Just have to wait and see I guess :shrug:


----------



## Doingit4us

Jrie1 said:


> Doingit4us.... Did u check ur temp? How was your flight...
> 
> Alex! Hi nice to meet u. I'm excited you temps are up. It usually means your preggy! Yayyyy. By now if af was coming your temps should have dropped. Mines are still 99.8 and I'm normally 98.7.I'm not due for af til tues or wed. So I'm very nervous and hope it stays up tomorrow and monday.

I'm still flying...lol. About to depart ATL. My temp was lower this morning but I think that'd because I only got 3 hours of sleep. Was yours 99.8 again this morning?


----------



## Doingit4us

alex_85 said:


> No, I havent tested yet. I will wait till monday or tuesday I think, if AF doesn't show. I'm probably not preg, but the temp rise has never happened to me before. I've been exhausted all this week, headaches, sooooo irritable, to the point of holding myself back from being rude to customers in work, which I NEVER do usually, then teary for being grumpy! I've had cramps all week, the tops of my boobs, near my armpits hurt, like I've done push-ups or something? Plus my nose bled last night, which is very unusual for me.
> 
> Just have to wait and see I guess :shrug:

Why don't u think u are pregnant? Your symptoms seem really good. I hope you get your BFP!


----------



## Jrie1

@ Alex... I think your preggy. All ur symptoms and temp rise are really good signs for you! I hope u get ur bfp!

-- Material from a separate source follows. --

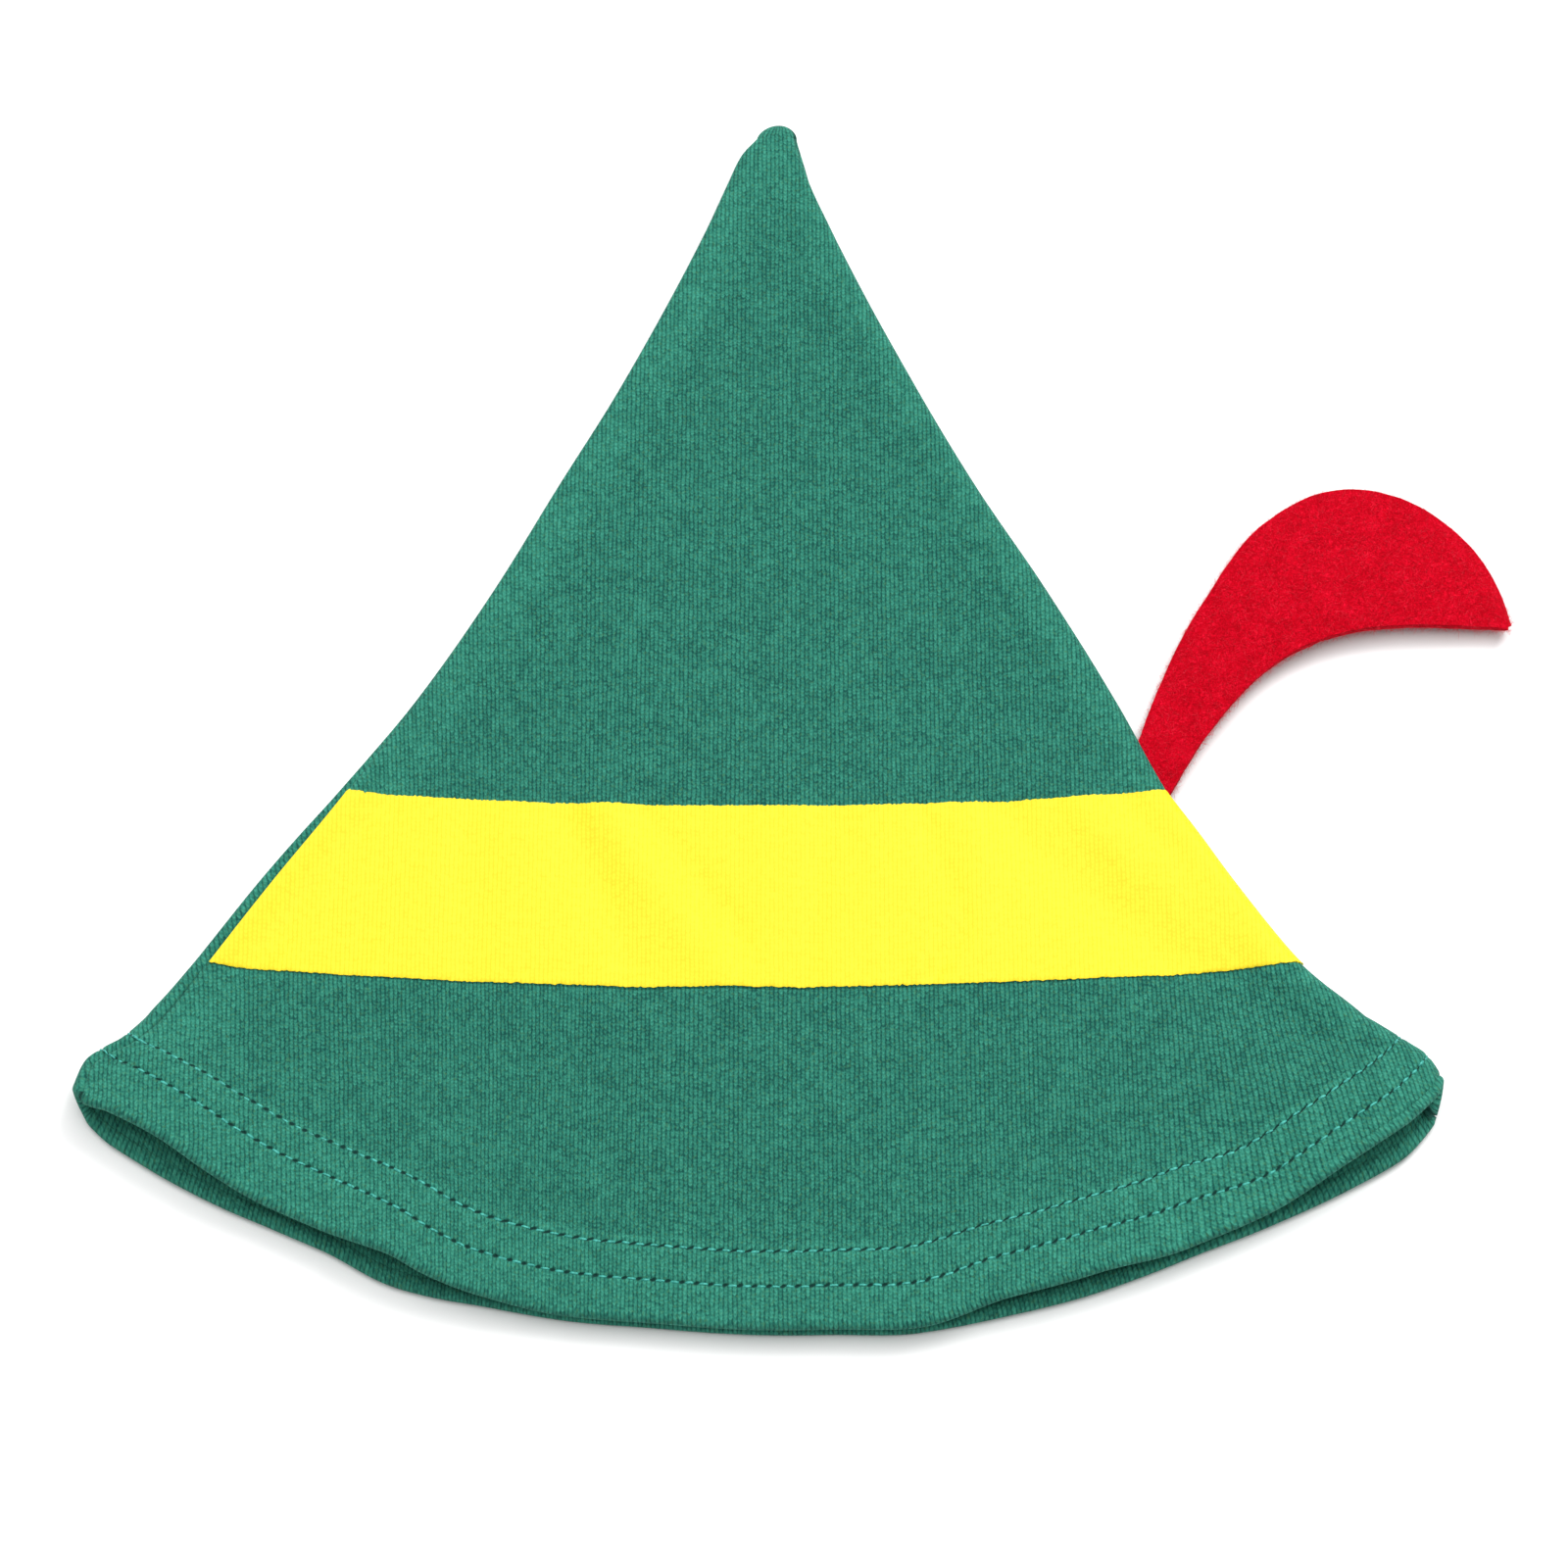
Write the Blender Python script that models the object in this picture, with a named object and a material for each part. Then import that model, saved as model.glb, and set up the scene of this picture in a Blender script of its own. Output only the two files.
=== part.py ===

@doingit4us.... Yes it was 99.8 again. Yea I guess its hard to get a good temp without a full nights rest. How much of a difference was it in ur temps?


----------



## alex_85

Doingit4us said:


> Why don't u think u are pregnant? Your symptoms seem really good. I hope you get your BFP!

Well we only dtd on the 2nd, and FF says I O'ed on the 6th, so I would be feeling more positive about it if the dates were closer together! I keep thinking AF has started, feel wet down below, but nothing :dohh: I'm not letting myself get my hopes up for another few days at least.


----------



## Jrie1

I see and completely understand. I still do hope you get your bfp. I too am very moist down there..lol tmi. But its extra wet. Its an eggwhite color.


----------



## alex_85

Just a quick update... was sure AF was going to turn up last night, as my cramps had gotten worse, but nothing so far :thumbup: My temp has risen a teeny tiny bit, but I don't think its accurate cos I didn't go to sleep till 3.30am, then I was woken up at 6.00am by the cat, so had to get up, then slept till 10.30am, but think I was tossing and turning during that time too. 

https://www.fertilityfriend.com/home/2e8600


----------



## Doingit4us

When is your AF due?


----------



## alex_85

I was expecting it last night, I'm on CD29, and my average cycle is 28 days. I've been charting 7 cycles, excluding this one, and the longest has been 30 days, so I'm not getting my hopes up too much yet. But every other cycle my temps start to drop, and stay down, a few days before I'm due


----------



## Doingit4us

That's usually how mine goes. I'm 12dpo with a 14 day luteal phase. Had huge dip this morning. Went from 98.2 (I only had about 3hrs of sleep) to 97.3. There was no gradual decline. I'm cramping and had pink tinged cm. I'm sure it's AF coming early. Sucks. My fingers will stay crossed for you. You're not out until AF shows her face.


----------



## DiorL

you guys are lucky.... i still have no symptoms... my last pregnancies i got NO symptoms as well and right after AF didnt come, they showed up....

i usually get pg like symptoms before AF when im not pg and this month NOTHING.... so i hope this means something


----------



## DiorL

Yesterday temp was 98.1 today its 98.5 and af is due tomorrow


----------